I believe a frittata should be light and fresh, and the formula of fresh herbs+spring vegetables+cheese is a winning combo that makes it easy to cook this dish intuitively, without a recipe. Asparagus, mint, and goat cheese would be a delicious variation, or maybe spinach, green garlic, and goat cheese. Other spring vegetables well-suited to frittatas are leeks, any green leafy vegetable, mushrooms, tarragon, thyme, and basil. Grated Parmesan or Pecorino cheese may also be added for variety. Fresh eggs make a huge difference in the flavor of a frittata, saving the dish from blandness and lending a rich, savory character. Many recipes call for a dozen eggs, but since I’m only cooking for my husband and myself, I use 8 eggs.  It’s important to cook the frittata until just set.
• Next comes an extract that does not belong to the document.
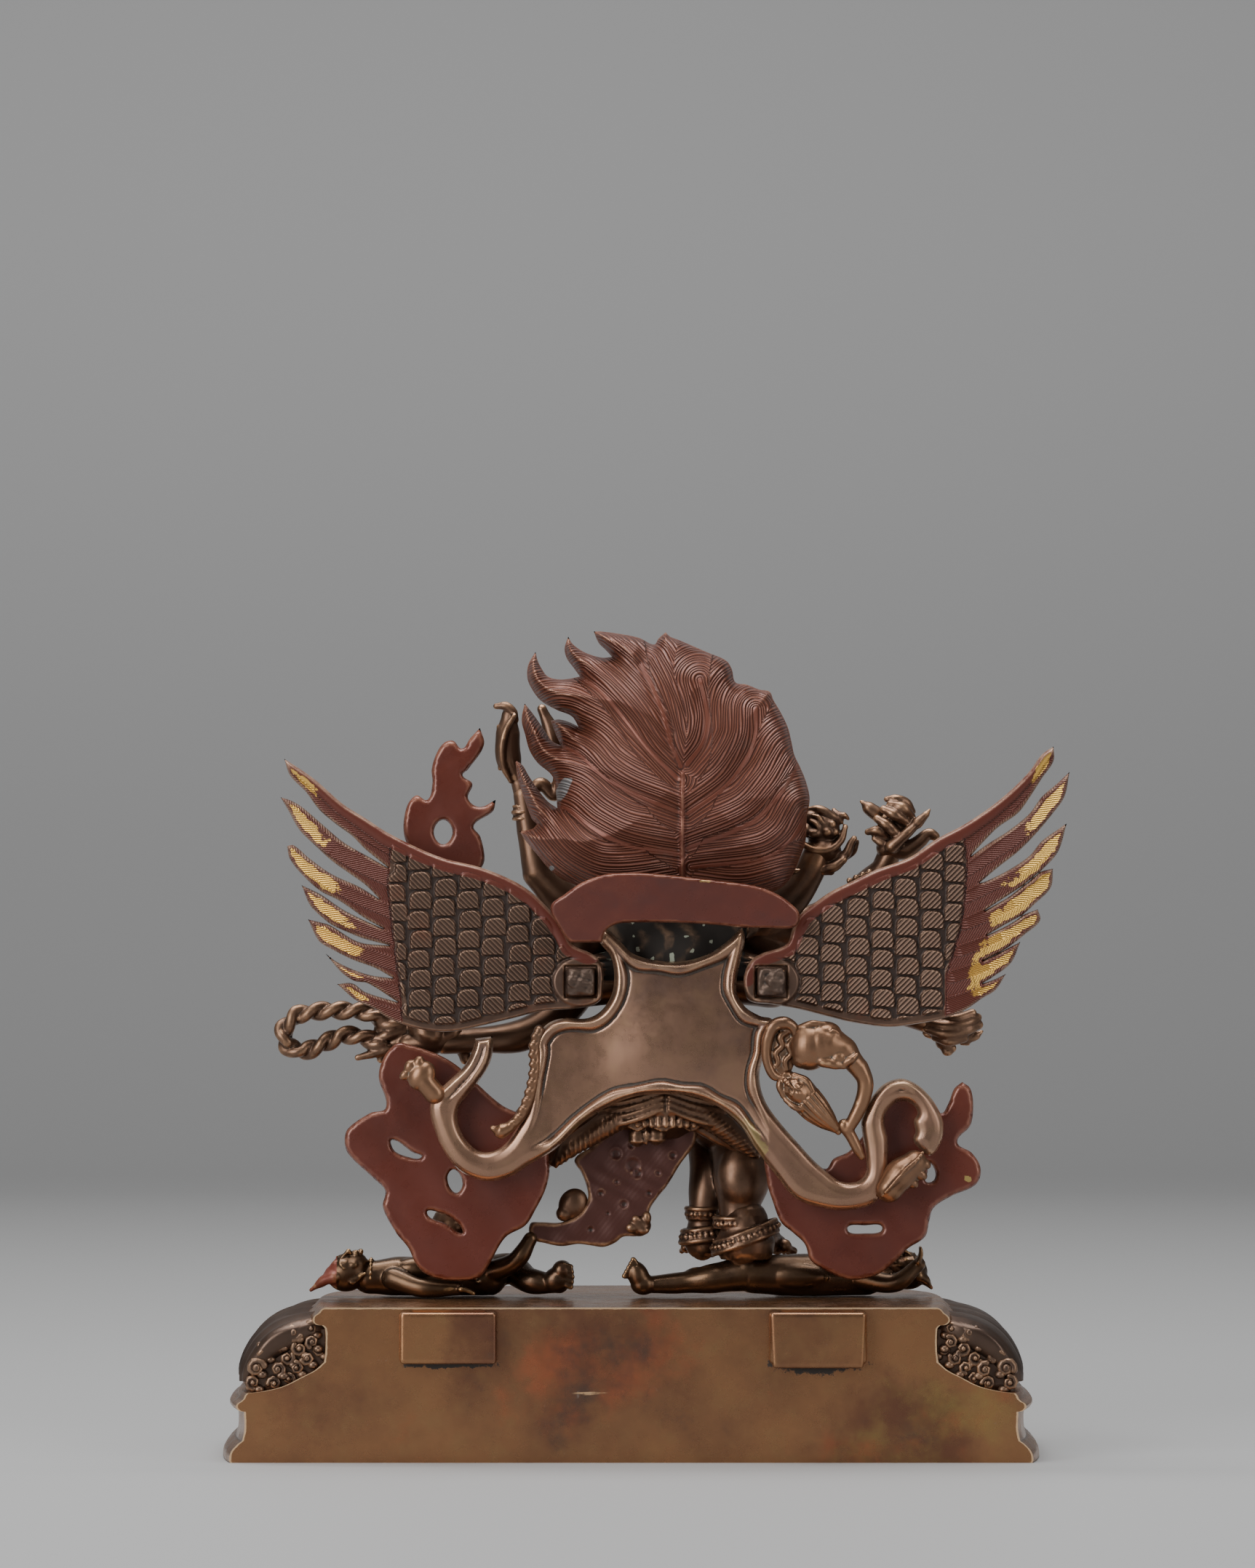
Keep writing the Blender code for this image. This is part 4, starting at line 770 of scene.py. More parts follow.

An overcooked frittata will be dry and rubbery.

A frittata can be prepared in just a few minutes, which makes this dish great for entertaining and a welcome addition to brunch. My favorite way to serve frittata is for lunch with a salad of spicy spring arugula and radishes dressed simply in lemon and olive oil. The Italian frittata embodies rustic elegance, and celebrates spring in all her restrained glory.

Spring Onion, Pea, and Chive Frittata with Goat Cheese (c)2012

Spring Onion, Pea, and Chive Frittata with Goat Cheese

serves 4

Ingredients for Spring Onion, Pea, and Chive Frittata with Goat Cheese (c)2012

  • 8 eggs
  • 1/4 cup whole milk
  • 2 tablespoons chopped fresh chives
  • 1/2 teaspoon salt
  • 1 tablespoon unsalted butter
  • 6 spring onions, thinly sliced
  • 1/2 cup fresh or frozen peas (if using frozen, thaw them in cool water)
  • 2 ounces soft goat cheese, crumbled

Pre-heat the oven to 400 degrees Fahrenheit. Whisk together eggs and milk in a bowl, then add chives and 1/2 teaspoon salt, and set the bowl aside. Melt the butter in a skillet (about 10 inches is a good size) or cast iron pan over medium heat. Add spring onion slices and sauté for a minute to soften. Add the peas to the skillet and cook for a minute before pouring over the egg mixture. Cook the frittata in the skillet, using a spatula to push the eggs from the outer edge of the pan towards the center. Once the frittata is mostly set at the bottom but still wet on top, sprinkle over the goat cheese and move the skillet from the stovetop to the oven. Turn on the broiler and cook the frittata for about two minutes, until puffed and golden brown on top. The frittata should be just set, and not overcooked. Remove the skillet from the oven and serve the frittata warm with a salad of fresh spring greens.